- Screening to be mandatory for all member states, with a minimum sectoral scope, including defence, semiconductors and financial services
- Improved cooperation mechanism among Member States and harmonisation of procedures
- European Commission commits to take an initiative on conditioning foreign investments
BRUSSELS, Belgium – On Thursday, MEPs and the Council reached a provisional agreement updating EU rules on the screening of foreign investments to prevent security risks.
Under the new rules informally agreed by EU co-legislators, foreign investments in sensitive sectors such as defence, semiconductors, artificial intelligence, critical raw materials and financial services will be subject to mandatory screening by member states, in order to identify and address potential security or public order risks.
The procedures applicable to national screening mechanisms will be streamlined, thereby reducing complexity and making the EU a more attractive place to invest. Cooperation among national screening authorities and with the Commission will be enhanced, facilitating coordination and joint action on cross-border security risks. The new law will also cover transactions within the EU where the investor is ultimately owned by individuals or entities from a non-EU country.
In a statement adopted as part of the political agreement on the new regulation, the European Parliament and the Commission agree on the need for further action at the Union level to address economic security risks resulting from foreign investments. The Commission also commits to take an initiative to set out conditions for foreign investments in specific strategic sectors.
Parliament’s rapporteur Raphaël Glucksmann (S&D, FR), said:
“These were intense negotiations because we had strongly diverged views between Parliament and Council on the concept of economic security and the Union’s role in safeguarding it. The spirit of compromise ultimately prevailed, and the outcome will deliver important improvements in the way foreign investment is handled by member states and the Commission. Clearer and faster procedures will enhance the EU’s attractiveness, while a streamlined cooperation mechanism will ensure that all member states can raise their security concerns effectively.
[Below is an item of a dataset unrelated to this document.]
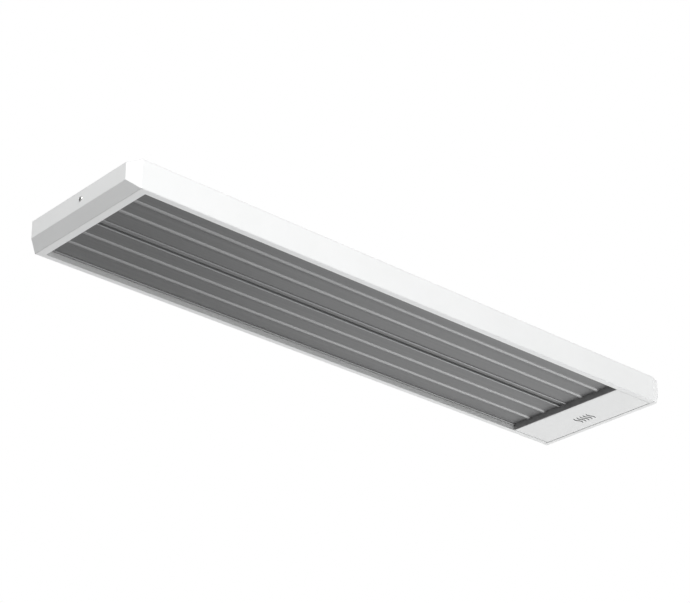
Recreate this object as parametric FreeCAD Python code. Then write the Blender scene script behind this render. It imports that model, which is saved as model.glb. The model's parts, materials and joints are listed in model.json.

“Our debates with Council underscored the need for further action at European level to ensure not only that foreign investments do not pose immediate security risks, but also that they bring added value to the Union. We welcome the Commission’s commitment to work on this matter. The parliament is ready.”
Bernd Lange (S&D, DE), chair of the international trade committee, added:
“The EU welcomes investors from across the globe who contribute to job creation, knowledge transfer and increased productivity throughout our continent. At the same time, such investments must not endanger the Union’s security or public order. The revised Foreign Investment Screening Regulation offers investors greater clarity regarding risk criteria and establishes transparent, harmonised rules for national screening authorities.
“By requiring all member states to implement a screening mechanism and by strengthening cooperation among them, the regulation closes potential loopholes for high-risk investments in the internal market. Moreover, the European Parliament successfully advocated for a broader minimum scope of the national screening mechanisms, ensuring that investments in particularly critical sectors must be screened by all member states.”
Background
The current foreign direct investment screening regulation entered into application on 11 October 2020. It aims to safeguard the EU’s security and public order by providing a framework for identifying and addressing potential security or public order risks relating to foreign direct investments, while remaining open to foreign capital inflows. It also established a cooperation mechanism between member states and the European Commission.
Following an evaluation of the functioning of the current regulation, the Commission submitted its proposal on the revision of the FDI screening regulation in January 2024. The legislative proposal aims to address identified deficiencies and is a core part of the EU’s economic security agenda.
Next steps
The provisional agreement will need to be formally adopted by both Parliament and Council before it can enter into force.